Naast lage belastingen genieten grootverbruikers van elektriciteit in ons land van lage nettarieven. Voor deze tarieven betaalden afnemers vroeger een werkelijk en objectief berekend aandeel van de kosten van het net. Met het dreigement in 2013 van durfinvesteerder Klesch om de poort van aluminiumsmelter Aldel bij Delfzijl te sluiten, ging de politiek echter overstag. Alle partijen in de Tweede Kamer behoudens GroenLinks en de PVDD steunden een spoedwet om grootverbruikers als Aldel te belonen met lage nettarieven. Bedrijven met een gebruik groter dan 50 GWh per jaar krijgen sindsdien een korting op transporttarieven die tot 90% kan oplopen.

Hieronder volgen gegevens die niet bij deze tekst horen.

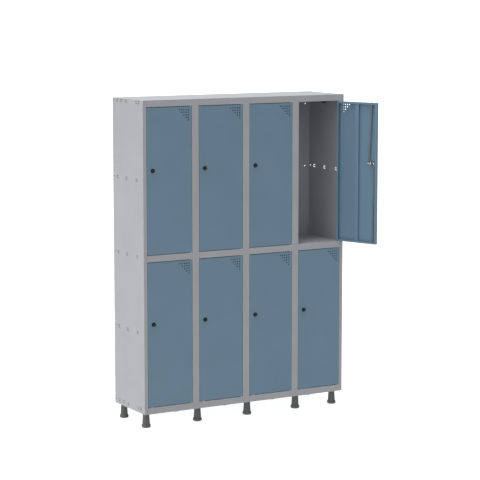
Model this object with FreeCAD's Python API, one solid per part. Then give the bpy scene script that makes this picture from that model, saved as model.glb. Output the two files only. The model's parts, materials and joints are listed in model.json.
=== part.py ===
import FreeCAD, Part
import math
import os

# Eight-door school locker: a sheet-steel cabinet of four columns and two levels on ten
# round feet. Every door is a folded pan hung on two pivot pins, with a two-point lock:
# an outside knob turns a cam that drives one rod up and one rod down into the frame.
#
# The model is laid out in cabinet coordinates, in millimetres: X from the cabinet's left
# side, Y from its front face towards the back, Z from the floor. write_parts() then moves
# everything so that the origin is under the centre of the stored object's bounding box.

# ---------------------------------------------------------------- driving dimensions
CABINET_WIDTH = 1380.0
CABINET_DEPTH = 400.0
CABINET_HEIGHT = 1945.0
FOOT_HEIGHT = 90.0
COLUMNS = 4
LEVELS = ("lower", "upper")
SHEET = 1.0

# front frame
POST_FACE = 45.0
RAIL_FACE = 39.0
FRAME_RETURN = 22.0
STOP_LIP = 10.0
SIDE_FLANGE = 15.0
FLOOR_FLANGE_FRONT_Y = 64.0

# doors
DOOR_SIDE_GAP = 1.5
DOOR_END_GAP = 3.0
DOOR_RECESS = 1.0
DOOR_DEPTH = 18.0
DOOR_LIP = 12.0
DOOR_EDGE_ROUND = 0.8
STORED_OPEN_COLUMN = 3
STORED_OPEN_LEVEL = "upper"
STORED_OPEN_DEGREES = 111.0

# pivot hinges
PIVOT_FROM_EDGE = 6.0
PIVOT_FROM_FACE = 3.6
PIN_RADIUS = 2.5
PIN_CLEARANCE = 0.05
PIN_ENGAGEMENT = 10.0
PIN_HEAD_RADIUS = 3.5
PIN_HEAD_HEIGHT = 1.5
WASHER_RADIUS = 4.5
WASHER_HEIGHT = 2.7

# vents: a right-angled triangle of round holes near the hinge-side top corner
VENT_ROWS = 5
VENT_PITCH = 15.0
VENT_RADIUS = 3.8
VENT_FROM_HINGE_EDGE = 21.7
VENT_FROM_TOP_EDGE = 18.5

# omega stiffener down the middle of each door
STIFFENER_FACE = 25.0
STIFFENER_DEPTH = 15.0
STIFFENER_FLANGE = 10.0

# lock
LOCK_FROM_FREE_EDGE = 39.2
LOCK_ABOVE_BOTTOM = 495.0
BARREL_RADIUS = 9.0
BARREL_DEPTH = 7.0
ESCUTCHEON_RADIUS = 13.5
ESCUTCHEON_HEIGHT = 1.6
LOCK_NUT_FLATS = 24.0
LOCK_NUT_HEIGHT = 4.0
SPINDLE_RADIUS = 4.0
SPINDLE_CLEARANCE = 0.08
KNOB_RADIUS = 10.5
KNOB_BASE_HEIGHT = 5.0
KNOB_HEIGHT = 14.0
KNOB_GRIP_WIDTH = 7.0
KNOB_GAP = 0.3
CAM_THROW = 20.0
CAM_EAR_RADIUS = 7.0
CAM_HUB_RADIUS = 11.0
CAM_THICKNESS = 3.0
CAM_NUT_RADIUS = 10.0
CAM_NUT_HEIGHT = 8.0
CAM_PIN_RADIUS = 3.0
CAM_PIN_CLEARANCE = 0.08
CAM_PIN_HEAD_RADIUS = 5.0
CAM_PIN_HEAD_HEIGHT = 1.2
CAM_FROM_ROD_PLANE = 7.2

# locking rods, in a plane behind the door's outer face
ROD_RADIUS = 4.0
ROD_FROM_FACE = 11.5
ROD_EYE_RADIUS = 7.0
ROD_EYE_THICKNESS = 4.0
ROD_TIP_AT_REST = 2.0
ROD_TIP_CHAMFER = 1.5
UP_ROD_GUIDE_OFFSET = 1.0
DOWN_ROD_GUIDE_OFFSET = -11.5
GUIDE_CLEARANCE = 0.4
KEEPER_EXTRA = 0.6

# side panels: rows of bracket-shaped lances and one round joining hole in each row
LANCE_ROWS = 5
LANCE_BOTTOM_INSET = 28.0
LANCE_TOP_INSET = 14.0
LANCE_HEIGHT = 16.0
LANCE_LENGTH = 22.0
LANCE_SLIT = 3.0
LANCE_Y = (83.0, 217.0, 336.0)
LANCE_Y_EXTRA = (48.0, 278.0)
JOINING_HOLE_Y = 382.0
JOINING_HOLE_RADIUS = 4.0

# back
WALL_HOLE_RADIUS = 3.3
WALL_HOLE_FROM_SIDE = 32.0
WALL_HOLE_LEVELS = (1473.0, 1867.0)

# feet
FOOT_TOP_RADIUS = 19.0
FOOT_LOW_RADIUS = 23.0
FOOT_COLLAR_RADIUS = 27.0
FOOT_COLLAR_HEIGHT = 19.0
FOOT_EDGE_ROUND = 5.0
FOOT_FROM_SIDE = 38.0
FOOT_FROM_PARTITION = 39.0
FOOT_FRONT_Y = 60.0
FOOT_BACK_Y = 356.0
STUD_RADIUS = 5.0
STUD_BOTTOM = 62.0
STUD_TOP = 108.0
FOOT_PLATE_SIDE = 50.0
FOOT_PLATE_THICKNESS = 2.0
FOOT_NUT_FLATS = 17.0
FOOT_NUT_HEIGHT = 8.0
THREAD_GAP = 0.05

# coat hooks on the right wall of every compartment
HOOK_Y = 195.0
HOOK_LOW_FROM_OPENING_TOP = 26.0
HOOK_RADIUS = 15.0
HOOK_TUBE_RADIUS = 5.5
HOOK_BALL_RADIUS = 7.5
HOOK_PLATE_HALF_WIDTH = 11.0
HOOK_PLATE_THICKNESS = 3.0
HOOK_PLATE_HEIGHT = 30.0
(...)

De korting loopt op naarmate het gebruiksprofiel vlakker is met de volgende redenering in de memorie van toelichting van de wet: “Door een vlak en voorspelbaar verbruiksprofiel dragen energie-intensieve bedrijven bij aan de stabiliteit van het net en de handhaving van de spanningskwaliteit door de netbeheerder van het landelijk hoogspanningsnet.“ Uiteraard had de wettelijke aanpassing weinig te maken met goed netbeheer. De toekomst ligt juist in een schakelbare vraag die kan inspelen op de pieken van zon en wind. Het ging met de spoedwet enkel om een steunregeling voor één van de grootste energieslurpers van het land. Dat omwille van het behoud van ongeveer 200 banen.

Het bedrijf gebruikt 1,7 TWh per jaar; ruim meer dan alle burgers en bedrijven in de stad Groningen. De korting voor grootverbruikers gaat ten laste van alle andere bedrijven en burgers. Om de energievraag van dit ene bedrijf te verduurzamen is ter indicatie ongeveer 1.500 hectares aan zonneparken nodig: een hoeveelheid die de vele bestaande en geplande parken in de provincie Groningen ruim overstijgt.

Ook datacenters maken nu dankbaar gebruik van de lage energiebelasting voor grootverbruikers en van deze zogenaamde ‘Aldel-wet’. Ze passeren doorgaans ruim de grens van 50 GWh en hebben een gelijkmatig verbruiksprofiel. De kortingen stimuleren zo sectoren met een grote en meestal inefficiënte energie-inzet en een relatief beperkte bijdrage aan economie en werkgelegenheid. Deze bedrijven betalen bovendien nauwelijks mee aan de energietransitie die ze door hun grote energievraag juist een uitdaging maken. Als de politiek daar moeite mee heeft -en ze heeft daar alle reden toe- dan zal het de gunstige belastingen en kortingen voor stroomslurpers moeten inperken. Zo niet, dan ook niet klagen over datacenters.